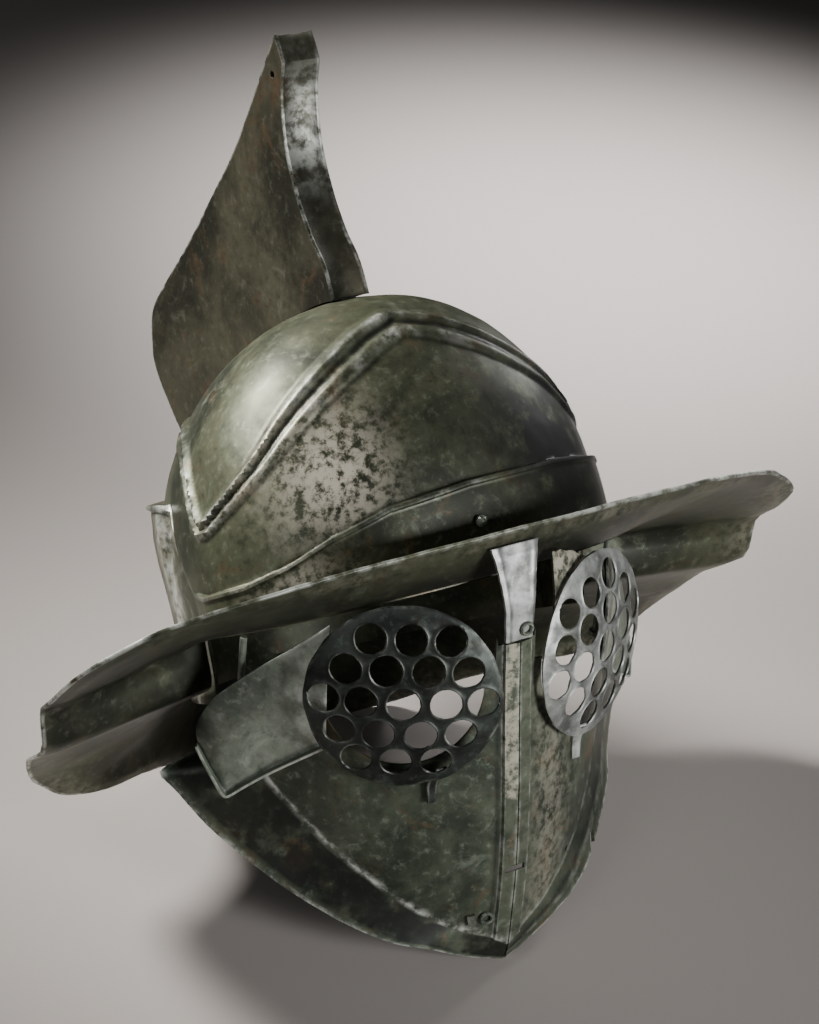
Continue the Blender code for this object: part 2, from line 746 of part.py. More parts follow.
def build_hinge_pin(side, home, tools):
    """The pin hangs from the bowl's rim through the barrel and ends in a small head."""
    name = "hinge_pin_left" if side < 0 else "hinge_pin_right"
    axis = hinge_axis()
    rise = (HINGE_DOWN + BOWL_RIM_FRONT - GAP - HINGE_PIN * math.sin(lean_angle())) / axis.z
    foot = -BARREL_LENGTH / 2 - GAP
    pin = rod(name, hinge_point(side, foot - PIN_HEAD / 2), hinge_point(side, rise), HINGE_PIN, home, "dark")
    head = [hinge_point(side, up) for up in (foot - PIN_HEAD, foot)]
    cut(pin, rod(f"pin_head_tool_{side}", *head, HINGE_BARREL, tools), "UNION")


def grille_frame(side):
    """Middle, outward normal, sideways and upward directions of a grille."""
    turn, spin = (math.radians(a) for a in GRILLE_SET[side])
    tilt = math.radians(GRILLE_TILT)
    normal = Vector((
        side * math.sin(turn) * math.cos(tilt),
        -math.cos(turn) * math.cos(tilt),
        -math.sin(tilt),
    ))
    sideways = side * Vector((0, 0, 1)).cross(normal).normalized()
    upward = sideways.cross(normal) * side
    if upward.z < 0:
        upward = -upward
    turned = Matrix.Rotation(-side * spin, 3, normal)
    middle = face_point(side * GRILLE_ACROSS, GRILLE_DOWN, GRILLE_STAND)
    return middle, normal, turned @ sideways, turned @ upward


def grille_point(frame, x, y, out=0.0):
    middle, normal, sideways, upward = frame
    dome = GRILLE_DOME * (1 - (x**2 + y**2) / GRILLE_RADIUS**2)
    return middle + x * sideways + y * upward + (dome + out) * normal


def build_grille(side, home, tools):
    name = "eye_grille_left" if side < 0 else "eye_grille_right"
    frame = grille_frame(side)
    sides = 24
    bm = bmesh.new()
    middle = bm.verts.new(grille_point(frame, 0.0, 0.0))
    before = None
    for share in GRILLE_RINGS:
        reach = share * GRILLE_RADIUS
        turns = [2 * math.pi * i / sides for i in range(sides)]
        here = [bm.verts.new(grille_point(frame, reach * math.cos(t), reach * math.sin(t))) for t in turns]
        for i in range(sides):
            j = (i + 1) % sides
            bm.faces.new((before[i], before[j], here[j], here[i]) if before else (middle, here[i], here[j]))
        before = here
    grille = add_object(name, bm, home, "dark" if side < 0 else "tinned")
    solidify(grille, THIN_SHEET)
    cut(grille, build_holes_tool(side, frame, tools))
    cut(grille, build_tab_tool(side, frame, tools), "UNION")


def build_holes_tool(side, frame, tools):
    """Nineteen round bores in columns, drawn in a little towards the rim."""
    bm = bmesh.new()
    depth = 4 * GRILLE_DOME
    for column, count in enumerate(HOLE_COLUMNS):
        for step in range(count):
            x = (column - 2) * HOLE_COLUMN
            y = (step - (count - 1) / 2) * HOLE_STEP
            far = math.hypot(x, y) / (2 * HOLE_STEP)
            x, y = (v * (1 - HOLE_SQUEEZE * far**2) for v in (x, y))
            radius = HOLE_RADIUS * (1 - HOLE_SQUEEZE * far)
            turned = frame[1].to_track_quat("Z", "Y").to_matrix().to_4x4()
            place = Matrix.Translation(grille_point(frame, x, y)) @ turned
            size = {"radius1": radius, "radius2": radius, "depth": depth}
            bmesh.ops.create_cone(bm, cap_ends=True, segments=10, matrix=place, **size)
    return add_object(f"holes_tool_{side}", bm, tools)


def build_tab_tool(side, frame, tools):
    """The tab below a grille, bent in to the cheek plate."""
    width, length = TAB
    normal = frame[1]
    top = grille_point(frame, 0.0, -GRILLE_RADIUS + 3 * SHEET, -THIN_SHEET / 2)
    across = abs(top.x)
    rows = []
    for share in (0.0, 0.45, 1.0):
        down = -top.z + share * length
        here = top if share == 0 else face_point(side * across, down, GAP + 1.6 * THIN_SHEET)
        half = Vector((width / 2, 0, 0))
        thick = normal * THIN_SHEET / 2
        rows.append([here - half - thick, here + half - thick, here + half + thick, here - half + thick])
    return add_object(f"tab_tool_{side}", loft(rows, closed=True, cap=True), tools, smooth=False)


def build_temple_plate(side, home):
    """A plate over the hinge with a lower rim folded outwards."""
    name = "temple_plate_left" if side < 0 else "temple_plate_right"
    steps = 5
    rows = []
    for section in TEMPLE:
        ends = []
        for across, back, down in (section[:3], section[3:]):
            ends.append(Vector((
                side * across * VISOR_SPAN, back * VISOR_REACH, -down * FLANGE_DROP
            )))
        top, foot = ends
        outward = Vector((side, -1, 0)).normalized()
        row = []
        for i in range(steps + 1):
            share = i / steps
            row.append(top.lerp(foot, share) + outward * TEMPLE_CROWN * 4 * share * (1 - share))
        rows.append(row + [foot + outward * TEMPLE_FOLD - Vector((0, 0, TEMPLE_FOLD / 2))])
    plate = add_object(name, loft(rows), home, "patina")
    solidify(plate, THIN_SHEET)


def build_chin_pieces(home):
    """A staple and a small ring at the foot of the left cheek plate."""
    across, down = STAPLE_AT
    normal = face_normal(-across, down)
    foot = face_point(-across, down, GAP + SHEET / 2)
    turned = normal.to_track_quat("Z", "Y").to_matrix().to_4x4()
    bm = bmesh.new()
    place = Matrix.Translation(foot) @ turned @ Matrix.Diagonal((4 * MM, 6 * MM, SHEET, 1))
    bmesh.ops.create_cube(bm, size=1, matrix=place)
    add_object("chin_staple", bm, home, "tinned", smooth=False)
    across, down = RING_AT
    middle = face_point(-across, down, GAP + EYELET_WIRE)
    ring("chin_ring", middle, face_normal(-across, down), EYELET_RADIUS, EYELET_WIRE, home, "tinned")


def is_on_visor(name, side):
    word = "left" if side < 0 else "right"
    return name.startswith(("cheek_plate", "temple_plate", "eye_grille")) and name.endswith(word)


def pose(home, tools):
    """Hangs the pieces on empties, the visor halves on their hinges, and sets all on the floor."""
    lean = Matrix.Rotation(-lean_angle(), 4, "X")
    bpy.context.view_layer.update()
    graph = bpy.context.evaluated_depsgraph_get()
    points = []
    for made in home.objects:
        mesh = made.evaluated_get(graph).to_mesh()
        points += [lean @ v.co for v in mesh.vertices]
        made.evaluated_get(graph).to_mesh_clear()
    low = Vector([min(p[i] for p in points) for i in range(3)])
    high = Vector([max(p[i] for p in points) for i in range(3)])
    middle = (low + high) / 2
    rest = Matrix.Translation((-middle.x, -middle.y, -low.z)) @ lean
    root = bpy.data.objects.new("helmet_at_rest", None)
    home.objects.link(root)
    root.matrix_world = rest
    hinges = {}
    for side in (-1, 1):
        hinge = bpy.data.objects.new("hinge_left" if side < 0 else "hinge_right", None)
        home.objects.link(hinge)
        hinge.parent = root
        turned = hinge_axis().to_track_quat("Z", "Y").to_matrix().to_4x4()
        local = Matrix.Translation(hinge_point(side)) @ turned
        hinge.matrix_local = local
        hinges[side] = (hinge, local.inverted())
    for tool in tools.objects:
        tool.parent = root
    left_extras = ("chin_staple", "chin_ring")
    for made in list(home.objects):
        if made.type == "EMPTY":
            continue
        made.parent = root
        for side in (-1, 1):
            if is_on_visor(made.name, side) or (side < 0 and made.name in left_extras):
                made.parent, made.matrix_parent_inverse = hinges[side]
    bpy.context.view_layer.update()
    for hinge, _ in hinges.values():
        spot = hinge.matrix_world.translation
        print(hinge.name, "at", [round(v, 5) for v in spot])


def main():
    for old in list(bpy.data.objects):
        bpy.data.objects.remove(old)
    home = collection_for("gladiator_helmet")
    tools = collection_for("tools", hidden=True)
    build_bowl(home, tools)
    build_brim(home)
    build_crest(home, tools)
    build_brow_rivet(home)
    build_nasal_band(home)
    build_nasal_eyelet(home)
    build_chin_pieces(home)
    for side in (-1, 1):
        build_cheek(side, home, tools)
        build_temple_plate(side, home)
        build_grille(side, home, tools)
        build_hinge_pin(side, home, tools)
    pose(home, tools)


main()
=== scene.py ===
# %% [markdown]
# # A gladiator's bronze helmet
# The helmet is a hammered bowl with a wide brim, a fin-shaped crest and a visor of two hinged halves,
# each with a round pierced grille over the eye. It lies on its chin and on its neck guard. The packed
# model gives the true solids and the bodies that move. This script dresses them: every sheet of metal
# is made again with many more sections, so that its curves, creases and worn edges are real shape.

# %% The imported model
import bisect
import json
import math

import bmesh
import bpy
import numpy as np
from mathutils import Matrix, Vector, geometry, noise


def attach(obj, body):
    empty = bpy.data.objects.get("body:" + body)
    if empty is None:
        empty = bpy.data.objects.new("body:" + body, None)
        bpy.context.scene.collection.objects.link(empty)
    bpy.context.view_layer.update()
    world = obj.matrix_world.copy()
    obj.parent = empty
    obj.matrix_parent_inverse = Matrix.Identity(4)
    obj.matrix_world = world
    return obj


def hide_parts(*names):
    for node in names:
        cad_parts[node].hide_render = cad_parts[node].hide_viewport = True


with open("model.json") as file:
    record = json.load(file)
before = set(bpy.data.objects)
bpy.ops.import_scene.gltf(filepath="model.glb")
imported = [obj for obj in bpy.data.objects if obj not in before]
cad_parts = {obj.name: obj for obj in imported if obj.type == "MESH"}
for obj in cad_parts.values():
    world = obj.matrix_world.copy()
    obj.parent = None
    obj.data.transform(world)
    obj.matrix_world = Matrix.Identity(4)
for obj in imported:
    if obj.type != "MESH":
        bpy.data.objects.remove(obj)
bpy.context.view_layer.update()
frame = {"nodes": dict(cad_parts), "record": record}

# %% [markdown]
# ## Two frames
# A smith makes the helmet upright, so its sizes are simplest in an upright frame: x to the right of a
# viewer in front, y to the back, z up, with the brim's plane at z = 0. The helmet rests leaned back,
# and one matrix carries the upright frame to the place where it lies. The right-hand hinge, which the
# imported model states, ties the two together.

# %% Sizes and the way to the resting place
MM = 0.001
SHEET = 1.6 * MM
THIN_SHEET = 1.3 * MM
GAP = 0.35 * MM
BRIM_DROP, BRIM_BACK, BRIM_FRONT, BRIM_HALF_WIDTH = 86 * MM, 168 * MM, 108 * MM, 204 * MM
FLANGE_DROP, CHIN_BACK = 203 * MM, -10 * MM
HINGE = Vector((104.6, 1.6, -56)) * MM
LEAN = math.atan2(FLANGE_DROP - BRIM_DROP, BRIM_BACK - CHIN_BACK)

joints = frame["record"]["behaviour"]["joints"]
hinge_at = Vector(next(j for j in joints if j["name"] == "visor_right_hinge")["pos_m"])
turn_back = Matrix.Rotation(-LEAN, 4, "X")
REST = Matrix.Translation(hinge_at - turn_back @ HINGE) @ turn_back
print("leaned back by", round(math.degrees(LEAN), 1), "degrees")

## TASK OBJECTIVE
Exactly the lines from the line containing "cad_parts[node].hide_render = cad_parts[node].hide_viewport" to the line containing "obj.data.transform(world)", both included, are to be set down; no other line belongs in the answer.

## OUTPUT OF THE TASK
        cad_parts[node].hide_render = cad_parts[node].hide_viewport = True


with open("model.json") as file:
    record = json.load(file)
before = set(bpy.data.objects)
bpy.ops.import_scene.gltf(filepath="model.glb")
imported = [obj for obj in bpy.data.objects if obj not in before]
cad_parts = {obj.name: obj for obj in imported if obj.type == "MESH"}
for obj in cad_parts.values():
    world = obj.matrix_world.copy()
    obj.parent = None
    obj.data.transform(world)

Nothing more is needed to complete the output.